- Born: Sharon Rugel Long March 2, 1951 (age 75)
- Education: Harvey Mudd College California Institute of Technology (BS) Yale University (MS, PhD)
- Known for: bacterial-plant symbiosis
- Spouses: ; Harold McGee ​ ​(m. 1979; div. 2004)​ ; Gilbert Chu ​(m. 2008)​
- Children: 2
- Awards: Member of the National Academy of Sciences
- Scientific career
- Fields: Plant biology
- Institutions: Stanford University
- Thesis: Maturation and Germination Programs in Developing Embryos of Phaseolus (1979)
- Notable students: Giles Oldroyd
- Website: profiles.stanford.edu/sharon-long

= Sharon R. Long =

American plant biologist (born 1951)

Sharon Rugel Long (born March 2, 1951) is an American plant biologist. She is the Steere-Pfizer Professor of Biological Science in the Department of Biology at Stanford University, and the Principal Investigator of the Long Laboratory at Stanford.

Long studies the symbiosis between bacteria and plants, in particular the relationship of nitrogen-fixing bacteria to legumes. Her work has applications for energy conservation and sustainable agriculture.
She is a 1992 MacArthur Fellows Program recipient,
and became a Member of the National Academy of Sciences in 1993.

==Early life and education==
Sharon Rugel Long was born on to Harold Eugene and Florence Jean (Rugel) Long.
She attended George Washington High School in Denver, Colorado.
Long spent a year at Harvey Mudd College before becoming one of the first women to attend Caltech in September 1970. She completed a double major in biochemistry and French literature in the Independent Studies Program, and obtained her B.S. in 1973.

Long went on to study biochemistry and genetics at Yale, receiving her Ph.D. in 1979.
She began her research on plants and symbiosis while a postdoc at Frederick M Ausubel's lab at Harvard University.

==Career and research==
Long joined the Stanford University faculty in 1982 as an assistant professor, rising to associate professor in 1987, and full professor in 1992.
From 1994 to 2001, she was also an Investigator of the Howard Hughes Medical Institute.
She currently holds the Steere-Pfizer chair in Biological Sciences at Stanford. She serves on the Board of Directors of Annual Reviews.

From 1993 to 1996, she was part of the National Research Council's Committee on Undergraduate Science Education.
She served as Dean of Humanities and Sciences at Stanford University from 2001 to 2007.

In September 2008 she was identified as one of 5 science advisors for Democratic presidential candidate Barack Obama. In 2011, she was appointed to the President's Committee on the National Medal of Science by President Obama.

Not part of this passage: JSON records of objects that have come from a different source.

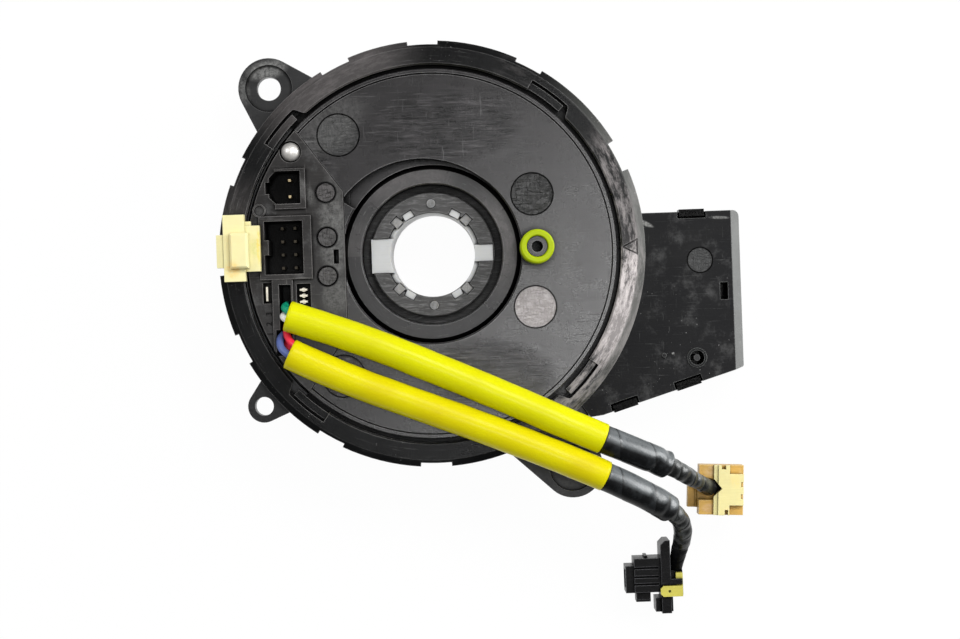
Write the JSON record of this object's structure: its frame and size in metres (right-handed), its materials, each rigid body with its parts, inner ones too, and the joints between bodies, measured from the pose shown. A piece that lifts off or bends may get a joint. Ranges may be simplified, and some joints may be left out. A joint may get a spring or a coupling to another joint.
{
  "type": "steering clock spring",
  "caption": "Round black steering clock spring: rotor disc with connector block and drive pin in a ring-topped case with ears and connector wing, two yellow-sleeved leads with plugs.",
  "frame": {"origin": "on the steering shaft's axis, in the plane of the mounting ears' rear faces", "axes": "+Z along the shaft towards the steering wheel, +X towards the connector wing, +Y across it"},
  "size_m": [0.1322, 0.1478, 0.039],
  "materials": {
    "black_housing": "fine moulded grain, satin",
    "black_disc": "smooth moulded, semi-gloss, lightly scuffed",
    "black_block": "smooth moulded, semi-gloss",
    "black_hub": "worn matt",
    "flat_cable_film": "clear film over copper strips",
    "white_cam": "milky natural plastic",
    "lime_sleeve": "smooth",
    "pale_lock": "smooth satin",
    "yellow_sleeve": "smooth glossy tube",
    "black_tape": "stretched vinyl tape",
    "grey_wrap": "wound tape",
    "wire_green": "smooth",
    "wire_white": "smooth",
    "wire_red": "smooth",
    "wire_blue": "smooth",
    "ivory_body": "smooth satin",
    "ivory_lid": "smooth satin",
    "black_plug": "smooth satin",
    "yellow_lock": "smooth",
    "steel": "bright, slightly worn",
    "tin_pins": "tinned"
  },
  "bodies": {
    "stator": {"case_body": "black_housing", "top_ring": "black_housing", "rear_cover": "black_housing", "wing_lid": "black_housing", "terminal_carrier": "black_block", "wing_pins_long": "tin_pins", "wing_pins_short": "tin_pins", "flat_cable": "flat_cable_film"},
    "rotor": {"rotor_disc": "black_disc", "connector_block": "black_block", "block_screw": "steel", "small_socket_pins": "tin_pins", "large_socket_pins": "tin_pins", "wire_terminals": "steel", "rotor_drum": "black_hub", "hub_plate": "black_hub", "cancel_cam": "white_cam", "drive_pin_sleeve": "lime_sleeve", "inner_cable_end": "black_block", "ivory_plug": "ivory_body", "ivory_lid": "ivory_lid", "black_plug": "black_plug", "upper_bundle": "grey_wrap", "upper_sleeve": "yellow_sleeve", "upper_tape": "black_tape", "lower_bundle": "grey_wrap", "lower_sleeve": "yellow_sleeve", "lower_tape": "black_tape", "wire_green": "wire_green", "wire_white": "wire_white", "wire_red_1": "wire_red", "wire_red_2": "wire_red", "wire_blue": "wire_blue"},
    "transit_lock": {"transit_lock": "pale_lock"},
    "plug_lock": {"plug_lock": "yellow_lock"}
  },
  "joints": [
    {"name": "rotor_turn", "type": "hinge", "parent": "stator", "child": "rotor", "pos_m": [0, 0, 0], "axis": [0, 0, 1], "range_deg": [-900, 900], "deforming": ["flat_cable"]},
    {"name": "lock_pull", "type": "slide", "parent": "rotor", "child": "transit_lock", "axis": [0, 0, 1], "range_m": [0, 0.01]},
    {"name": "plug_lock_push", "type": "slide", "parent": "rotor", "child": "plug_lock", "axis": [-1, 0, 0], "range_m": [0, 0.002]}
  ]
}
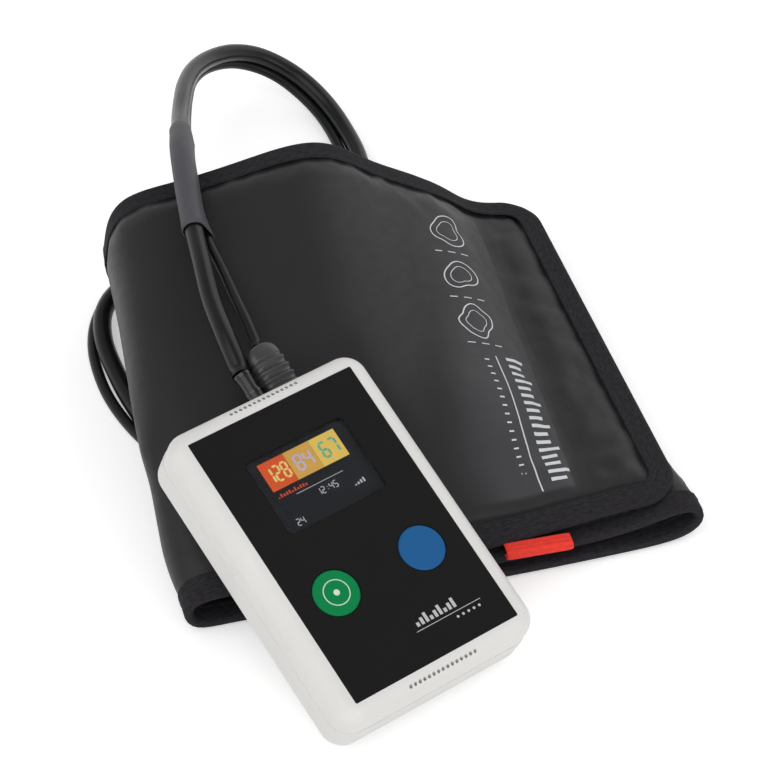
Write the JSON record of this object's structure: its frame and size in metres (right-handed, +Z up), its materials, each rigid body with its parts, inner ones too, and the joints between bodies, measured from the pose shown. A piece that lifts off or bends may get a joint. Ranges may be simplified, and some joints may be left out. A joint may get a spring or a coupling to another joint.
{
  "type": "ambulatory blood pressure monitor",
  "caption": "Pocket blood pressure recorder with display window, start and event keys and battery door, joined by an air hose and a microphone lead to a rolled arm cuff.",
  "frame": {"origin": "on the floor below the middle of the recorder and the cuff, leads not counted", "axes": "+Z up from the surface it lies on, +X along the wrap of the cuff from its left fold to its right fold, +Y along the cuff's width from its near edge to its far edge"},
  "size_m": [0.166, 0.3001, 0.0636],
  "materials": {
    "case_white": "fine matt moulded plastic",
    "case_rear": "fine matt moulded plastic",
    "panel": "glossy dark film",
    "window": "clear hard-coated window",
    "display": "liquid crystal glass",
    "green_key": "green key cap",
    "blue_key": "blue key cap",
    "bare_metal": "plated metal",
    "board": "green solder resist",
    "dark_part": "dark moulded plastic",
    "light_part": "pale moulded plastic",
    "cell": "bare metal sleeve",
    "lead_black": "smooth black soft plastic",
    "sleeve_grey": "grey shrink tube",
    "plug_grey": "soft grip",
    "cuff_cloth": "coated nylon, satin",
    "cuff_inside": "brushed nylon",
    "bladder": "thin rubber",
    "binding": "woven tape",
    "hook": "hook pile",
    "loop": "loop pile",
    "tag_red": "ribbed elastic tape"
  },
  "bodies": {
    "recorder_and_cuff": {"front_shell": "case_white", "rear_shell": "case_rear", "front_overlay": "panel", "display_window": "window", "display_module": "display", "start_switch": "bare_metal", "event_switch": "bare_metal", "circuit_board": "board", "processor_chip": "dark_part", "buzzer": "dark_part", "pump_motor": "bare_metal", "pump_head": "dark_part", "valve_body": "dark_part", "air_manifold": "light_part", "pressure_sensor": "light_part", "battery_left": "cell", "battery_right": "cell", "battery_springs": "bare_metal", "battery_contacts": "bare_metal", "case_screw_1": "bare_metal", "case_screw_2": "bare_metal", "case_screw_3": "bare_metal", "case_screw_4": "bare_metal", "air_socket": "bare_metal", "mic_socket": "dark_part", "air_coupling": "lead_black", "mic_plug": "plug_grey", "air_hose": "lead_black", "air_hose_coil": "lead_black", "mic_cable": "lead_black", "mic_cable_coil": "lead_black", "lead_sleeve": "sleeve_grey", "cuff_cover": "cuff_cloth", "cuff_lining": "cuff_inside", "cuff_bladder": "bladder", "cuff_binding": "binding", "hook_panel": "hook", "loop_panel": "loop", "size_tag": "tag_red", "hose_port": "dark_part"},
    "start_button": {"start_button": "green_key"},
    "event_button": {"event_button": "blue_key"},
    "battery_door": {"battery_door": "case_rear"},
    "pump_rotor": {"pump_rotor": "bare_metal"},
    "valve_plunger": {"valve_plunger": "bare_metal"}
  },
  "joints": [
    {"name": "start_press", "type": "slide", "parent": "recorder_and_cuff", "child": "start_button", "axis": [-0.1599, 0.3418, -0.9261], "range_m": [0, 0.0008], "stiffness_N_per_m": 1500},
    {"name": "event_press", "type": "slide", "parent": "recorder_and_cuff", "child": "event_button", "axis": [-0.1599, 0.3418, -0.9261], "range_m": [0, 0.0008], "stiffness_N_per_m": 1500},
    {"name": "door_slide", "type": "slide", "parent": "recorder_and_cuff", "child": "battery_door", "axis": [0.3214, -0.869, -0.3762], "range_m": [0, 0.004]},
    {"name": "pump_turn", "type": "hinge", "parent": "recorder_and_cuff", "child": "pump_rotor", "pos_m": [-0.05488, -0.02451, 0.03969], "axis": [0.9333, 0.3578, -0.0291], "continuous": true},
    {"name": "valve_stroke", "type": "slide", "parent": "recorder_and_cuff", "child": "valve_plunger", "axis": [0.9333, 0.3578, -0.0291], "range_m": [0, 0.0012], "stiffness_N_per_m": 400}
  ]
}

Long identified and cloned genes that allow bacteria to find and enter certain plants in which they live symbiotically. She has examined the interactions of Rhizobium bacteria with legumes such as alfalfa, soybeans and peas, in which they enhance nitrogen production. She has genetically modified bacteria to make them more effective at entering host plants and producing nitrogen. Such initiatives may enable farmers to reduce nitrogen fertilizer use and runoff of fertilizer into local water supplies.

Her current research uses molecular, genetic, and biochemical techniques to study the early stages of symbiosis between Sinorhizobium meliloti and its host plants in the genus Medicago. Rhizobium cells recognize and form nodules on their plant hosts. Her group discovered that a flavone (luteolin) derived from alfalfa seed extracts is necessary for activation of nodulation genes (nod ABC) in Sinorhizobium meliloti. They proved that some nod genes encode enzymes that synthesize Nod Factor. They discovered that plant root hair cells show rapid ionic changes including calcium spiking in response to specific Nod Factors. With colleagues, they have identified plant genes for symbiosis, and correlated these with specific stages in nodule development.

===Selected publications===
- Peters, NK (1986). "A plant flavone, luteolin, induces expression of Rhizobium meliloti nodulation genes"
- Long, SR (1989). "Rhizobium-legume nodulation: life together in the underground"
- Schwedock, J (1990). "ATP sulphurylase activity of the nodP and nodQ gene products of Rhizobium meliloti"

===Awards and honors===
- 1984–1989, Presidential Young Investigator Award, National Science Foundation
- 1985, Shell Research Foundation Award
- 1989, Charles Albert Shull Award, American Society of Plant Physiology
- 1992, MacArthur Foundation Fellowship
- 1993, member, National Academy of Sciences
- 1994, fellow, American Academy of Arts and Sciences
- 2000, member, American Philosophical Society
- 2002, Wilbur Cross Medal in Biology, Yale Graduate School of Arts and Sciences (highest alumni honor)
- 2007, fellow, American Society of Plant Biologists
- 2019 Selman A. Waksman Award in Microbiology
- Recognized as a Pioneer Member of the American Society of Plant Biologists.

==Personal life==
Long married Harold James McGee on July 7, 1979, and divorced in 2004. They had two children.